:: Data shown ::
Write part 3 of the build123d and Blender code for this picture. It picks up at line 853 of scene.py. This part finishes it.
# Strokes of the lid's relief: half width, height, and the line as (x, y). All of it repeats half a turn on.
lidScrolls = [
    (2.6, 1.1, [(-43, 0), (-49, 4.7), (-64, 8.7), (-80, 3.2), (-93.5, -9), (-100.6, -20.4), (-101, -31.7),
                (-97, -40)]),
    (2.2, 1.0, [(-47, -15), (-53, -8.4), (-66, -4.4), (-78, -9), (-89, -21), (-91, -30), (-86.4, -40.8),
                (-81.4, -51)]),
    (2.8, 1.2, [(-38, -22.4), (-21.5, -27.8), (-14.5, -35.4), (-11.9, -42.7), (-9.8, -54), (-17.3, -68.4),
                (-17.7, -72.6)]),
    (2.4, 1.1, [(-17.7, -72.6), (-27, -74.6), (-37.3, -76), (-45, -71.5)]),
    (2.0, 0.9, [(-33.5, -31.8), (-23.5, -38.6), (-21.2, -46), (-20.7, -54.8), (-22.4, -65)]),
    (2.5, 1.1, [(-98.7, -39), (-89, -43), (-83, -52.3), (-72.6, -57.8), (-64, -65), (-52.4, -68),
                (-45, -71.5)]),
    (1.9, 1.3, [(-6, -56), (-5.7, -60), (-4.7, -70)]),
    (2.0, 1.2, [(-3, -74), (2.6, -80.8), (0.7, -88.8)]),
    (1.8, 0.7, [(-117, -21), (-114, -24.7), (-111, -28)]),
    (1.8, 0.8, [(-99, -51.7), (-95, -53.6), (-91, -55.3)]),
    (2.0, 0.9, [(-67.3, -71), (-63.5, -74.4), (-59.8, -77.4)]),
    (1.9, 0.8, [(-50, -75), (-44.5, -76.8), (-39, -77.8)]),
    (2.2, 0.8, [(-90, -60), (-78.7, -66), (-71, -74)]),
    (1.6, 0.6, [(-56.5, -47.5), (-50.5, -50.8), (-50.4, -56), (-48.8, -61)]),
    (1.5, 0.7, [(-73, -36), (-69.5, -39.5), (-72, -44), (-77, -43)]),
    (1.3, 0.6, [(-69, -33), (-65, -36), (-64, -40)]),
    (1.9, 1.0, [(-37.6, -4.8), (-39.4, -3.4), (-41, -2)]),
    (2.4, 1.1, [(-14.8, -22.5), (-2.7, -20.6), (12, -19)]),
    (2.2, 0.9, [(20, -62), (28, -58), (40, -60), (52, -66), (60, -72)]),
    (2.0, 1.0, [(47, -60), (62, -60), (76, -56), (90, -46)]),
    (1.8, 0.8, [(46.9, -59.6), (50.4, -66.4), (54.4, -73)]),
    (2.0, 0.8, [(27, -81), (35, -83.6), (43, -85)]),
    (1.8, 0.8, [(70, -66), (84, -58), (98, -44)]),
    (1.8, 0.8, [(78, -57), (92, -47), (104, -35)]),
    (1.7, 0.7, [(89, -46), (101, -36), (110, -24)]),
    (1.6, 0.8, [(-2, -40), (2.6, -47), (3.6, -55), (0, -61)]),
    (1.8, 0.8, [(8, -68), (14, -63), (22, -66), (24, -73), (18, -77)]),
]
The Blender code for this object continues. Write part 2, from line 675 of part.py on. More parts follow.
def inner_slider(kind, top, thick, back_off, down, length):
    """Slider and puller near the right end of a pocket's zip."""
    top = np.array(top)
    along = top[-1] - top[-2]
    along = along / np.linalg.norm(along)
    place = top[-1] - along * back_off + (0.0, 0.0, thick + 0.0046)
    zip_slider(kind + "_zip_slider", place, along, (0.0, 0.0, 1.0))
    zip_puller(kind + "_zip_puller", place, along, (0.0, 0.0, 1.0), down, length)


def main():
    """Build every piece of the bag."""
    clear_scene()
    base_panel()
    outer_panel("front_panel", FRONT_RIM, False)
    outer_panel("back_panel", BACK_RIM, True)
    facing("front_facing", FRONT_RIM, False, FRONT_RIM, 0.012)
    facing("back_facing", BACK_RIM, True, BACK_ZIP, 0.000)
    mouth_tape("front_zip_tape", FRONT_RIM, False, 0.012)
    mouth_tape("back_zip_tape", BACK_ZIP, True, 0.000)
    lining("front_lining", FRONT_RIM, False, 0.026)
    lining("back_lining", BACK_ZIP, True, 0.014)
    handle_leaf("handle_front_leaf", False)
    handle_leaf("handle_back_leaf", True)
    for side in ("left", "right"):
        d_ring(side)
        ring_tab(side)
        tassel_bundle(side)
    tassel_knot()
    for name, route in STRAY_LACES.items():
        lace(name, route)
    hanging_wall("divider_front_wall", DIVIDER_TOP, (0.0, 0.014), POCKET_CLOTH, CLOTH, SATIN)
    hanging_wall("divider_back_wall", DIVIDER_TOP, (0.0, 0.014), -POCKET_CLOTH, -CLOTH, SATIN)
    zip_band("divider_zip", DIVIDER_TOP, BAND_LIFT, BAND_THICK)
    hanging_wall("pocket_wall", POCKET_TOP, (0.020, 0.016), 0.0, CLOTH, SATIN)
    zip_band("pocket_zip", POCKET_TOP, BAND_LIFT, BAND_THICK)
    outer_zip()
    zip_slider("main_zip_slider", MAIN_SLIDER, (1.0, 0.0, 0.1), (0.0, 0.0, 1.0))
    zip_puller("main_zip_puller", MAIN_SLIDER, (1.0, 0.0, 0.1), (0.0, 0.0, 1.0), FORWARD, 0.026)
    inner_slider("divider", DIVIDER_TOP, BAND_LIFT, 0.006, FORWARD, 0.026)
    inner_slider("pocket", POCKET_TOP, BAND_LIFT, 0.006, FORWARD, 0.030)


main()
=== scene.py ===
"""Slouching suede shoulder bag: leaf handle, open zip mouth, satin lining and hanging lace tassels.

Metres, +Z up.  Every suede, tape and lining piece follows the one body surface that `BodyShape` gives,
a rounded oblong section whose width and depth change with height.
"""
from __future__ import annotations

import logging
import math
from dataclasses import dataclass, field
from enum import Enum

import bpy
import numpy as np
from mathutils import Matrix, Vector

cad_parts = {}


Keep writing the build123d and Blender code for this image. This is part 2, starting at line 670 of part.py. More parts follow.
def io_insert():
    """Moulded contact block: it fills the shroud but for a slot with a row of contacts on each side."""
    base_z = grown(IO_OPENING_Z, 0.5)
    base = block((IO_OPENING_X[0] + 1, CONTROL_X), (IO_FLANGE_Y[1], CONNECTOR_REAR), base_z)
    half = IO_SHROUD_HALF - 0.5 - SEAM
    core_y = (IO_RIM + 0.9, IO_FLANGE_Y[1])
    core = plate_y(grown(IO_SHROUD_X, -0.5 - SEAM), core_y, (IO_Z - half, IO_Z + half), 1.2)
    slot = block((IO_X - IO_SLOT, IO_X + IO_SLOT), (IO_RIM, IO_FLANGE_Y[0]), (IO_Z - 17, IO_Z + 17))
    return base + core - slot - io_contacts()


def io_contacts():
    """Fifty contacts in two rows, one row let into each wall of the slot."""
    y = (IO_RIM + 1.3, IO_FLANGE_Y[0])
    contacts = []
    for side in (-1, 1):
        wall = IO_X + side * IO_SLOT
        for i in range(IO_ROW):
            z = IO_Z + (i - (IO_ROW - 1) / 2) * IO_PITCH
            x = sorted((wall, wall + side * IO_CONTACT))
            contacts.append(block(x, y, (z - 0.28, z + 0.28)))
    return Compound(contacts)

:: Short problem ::
Reproduce each record exactly, leaving nothing out.

:: Written answer ::
Write part 3 of the build123d and Blender code for this picture. It picks up at line 853 of scene.py. This part finishes it.
# Strokes of the lid's relief: half width, height, and the line as (x, y). All of it repeats half a turn on.
lidScrolls = [
    (2.6, 1.1, [(-43, 0), (-49, 4.7), (-64, 8.7), (-80, 3.2), (-93.5, -9), (-100.6, -20.4), (-101, -31.7),
                (-97, -40)]),
    (2.2, 1.0, [(-47, -15), (-53, -8.4), (-66, -4.4), (-78, -9), (-89, -21), (-91, -30), (-86.4, -40.8),
                (-81.4, -51)]),
    (2.8, 1.2, [(-38, -22.4), (-21.5, -27.8), (-14.5, -35.4), (-11.9, -42.7), (-9.8, -54), (-17.3, -68.4),
                (-17.7, -72.6)]),
    (2.4, 1.1, [(-17.7, -72.6), (-27, -74.6), (-37.3, -76), (-45, -71.5)]),
    (2.0, 0.9, [(-33.5, -31.8), (-23.5, -38.6), (-21.2, -46), (-20.7, -54.8), (-22.4, -65)]),
    (2.5, 1.1, [(-98.7, -39), (-89, -43), (-83, -52.3), (-72.6, -57.8), (-64, -65), (-52.4, -68),
                (-45, -71.5)]),
    (1.9, 1.3, [(-6, -56), (-5.7, -60), (-4.7, -70)]),
    (2.0, 1.2, [(-3, -74), (2.6, -80.8), (0.7, -88.8)]),
    (1.8, 0.7, [(-117, -21), (-114, -24.7), (-111, -28)]),
    (1.8, 0.8, [(-99, -51.7), (-95, -53.6), (-91, -55.3)]),
    (2.0, 0.9, [(-67.3, -71), (-63.5, -74.4), (-59.8, -77.4)]),
    (1.9, 0.8, [(-50, -75), (-44.5, -76.8), (-39, -77.8)]),
    (2.2, 0.8, [(-90, -60), (-78.7, -66), (-71, -74)]),
    (1.6, 0.6, [(-56.5, -47.5), (-50.5, -50.8), (-50.4, -56), (-48.8, -61)]),
    (1.5, 0.7, [(-73, -36), (-69.5, -39.5), (-72, -44), (-77, -43)]),
    (1.3, 0.6, [(-69, -33), (-65, -36), (-64, -40)]),
    (1.9, 1.0, [(-37.6, -4.8), (-39.4, -3.4), (-41, -2)]),
    (2.4, 1.1, [(-14.8, -22.5), (-2.7, -20.6), (12, -19)]),
    (2.2, 0.9, [(20, -62), (28, -58), (40, -60), (52, -66), (60, -72)]),
    (2.0, 1.0, [(47, -60), (62, -60), (76, -56), (90, -46)]),
    (1.8, 0.8, [(46.9, -59.6), (50.4, -66.4), (54.4, -73)]),
    (2.0, 0.8, [(27, -81), (35, -83.6), (43, -85)]),
    (1.8, 0.8, [(70, -66), (84, -58), (98, -44)]),
    (1.8, 0.8, [(78, -57), (92, -47), (104, -35)]),
    (1.7, 0.7, [(89, -46), (101, -36), (110, -24)]),
    (1.6, 0.8, [(-2, -40), (2.6, -47), (3.6, -55), (0, -61)]),
    (1.8, 0.8, [(8, -68), (14, -63), (22, -66), (24, -73), (18, -77)]),
]
The Blender code for this object continues. Write part 2, from line 675 of part.py on. More parts follow.
def inner_slider(kind, top, thick, back_off, down, length):
    """Slider and puller near the right end of a pocket's zip."""
    top = np.array(top)
    along = top[-1] - top[-2]
    along = along / np.linalg.norm(along)
    place = top[-1] - along * back_off + (0.0, 0.0, thick + 0.0046)
    zip_slider(kind + "_zip_slider", place, along, (0.0, 0.0, 1.0))
    zip_puller(kind + "_zip_puller", place, along, (0.0, 0.0, 1.0), down, length)


def main():
    """Build every piece of the bag."""
    clear_scene()
    base_panel()
    outer_panel("front_panel", FRONT_RIM, False)
    outer_panel("back_panel", BACK_RIM, True)
    facing("front_facing", FRONT_RIM, False, FRONT_RIM, 0.012)
    facing("back_facing", BACK_RIM, True, BACK_ZIP, 0.000)
    mouth_tape("front_zip_tape", FRONT_RIM, False, 0.012)
    mouth_tape("back_zip_tape", BACK_ZIP, True, 0.000)
    lining("front_lining", FRONT_RIM, False, 0.026)
    lining("back_lining", BACK_ZIP, True, 0.014)
    handle_leaf("handle_front_leaf", False)
    handle_leaf("handle_back_leaf", True)
    for side in ("left", "right"):
        d_ring(side)
        ring_tab(side)
        tassel_bundle(side)
    tassel_knot()
    for name, route in STRAY_LACES.items():
        lace(name, route)
    hanging_wall("divider_front_wall", DIVIDER_TOP, (0.0, 0.014), POCKET_CLOTH, CLOTH, SATIN)
    hanging_wall("divider_back_wall", DIVIDER_TOP, (0.0, 0.014), -POCKET_CLOTH, -CLOTH, SATIN)
    zip_band("divider_zip", DIVIDER_TOP, BAND_LIFT, BAND_THICK)
    hanging_wall("pocket_wall", POCKET_TOP, (0.020, 0.016), 0.0, CLOTH, SATIN)
    zip_band("pocket_zip", POCKET_TOP, BAND_LIFT, BAND_THICK)
    outer_zip()
    zip_slider("main_zip_slider", MAIN_SLIDER, (1.0, 0.0, 0.1), (0.0, 0.0, 1.0))
    zip_puller("main_zip_puller", MAIN_SLIDER, (1.0, 0.0, 0.1), (0.0, 0.0, 1.0), FORWARD, 0.026)
    inner_slider("divider", DIVIDER_TOP, BAND_LIFT, 0.006, FORWARD, 0.026)
    inner_slider("pocket", POCKET_TOP, BAND_LIFT, 0.006, FORWARD, 0.030)


main()
=== scene.py ===
"""Slouching suede shoulder bag: leaf handle, open zip mouth, satin lining and hanging lace tassels.

Metres, +Z up.  Every suede, tape and lining piece follows the one body surface that `BodyShape` gives,
a rounded oblong section whose width and depth change with height.
"""
from __future__ import annotations

import logging
import math
from dataclasses import dataclass, field
from enum import Enum

import bpy
import numpy as np
from mathutils import Matrix, Vector

cad_parts = {}


Keep writing the build123d and Blender code for this image. This is part 2, starting at line 670 of part.py. More parts follow.
def io_insert():
    """Moulded contact block: it fills the shroud but for a slot with a row of contacts on each side."""
    base_z = grown(IO_OPENING_Z, 0.5)
    base = block((IO_OPENING_X[0] + 1, CONTROL_X), (IO_FLANGE_Y[1], CONNECTOR_REAR), base_z)
    half = IO_SHROUD_HALF - 0.5 - SEAM
    core_y = (IO_RIM + 0.9, IO_FLANGE_Y[1])
    core = plate_y(grown(IO_SHROUD_X, -0.5 - SEAM), core_y, (IO_Z - half, IO_Z + half), 1.2)
    slot = block((IO_X - IO_SLOT, IO_X + IO_SLOT), (IO_RIM, IO_FLANGE_Y[0]), (IO_Z - 17, IO_Z + 17))
    return base + core - slot - io_contacts()


def io_contacts():
    """Fifty contacts in two rows, one row let into each wall of the slot."""
    y = (IO_RIM + 1.3, IO_FLANGE_Y[0])
    contacts = []
    for side in (-1, 1):
        wall = IO_X + side * IO_SLOT
        for i in range(IO_ROW):
            z = IO_Z + (i - (IO_ROW - 1) / 2) * IO_PITCH
            x = sorted((wall, wall + side * IO_CONTACT))
            contacts.append(block(x, y, (z - 0.28, z + 0.28)))
    return Compound(contacts)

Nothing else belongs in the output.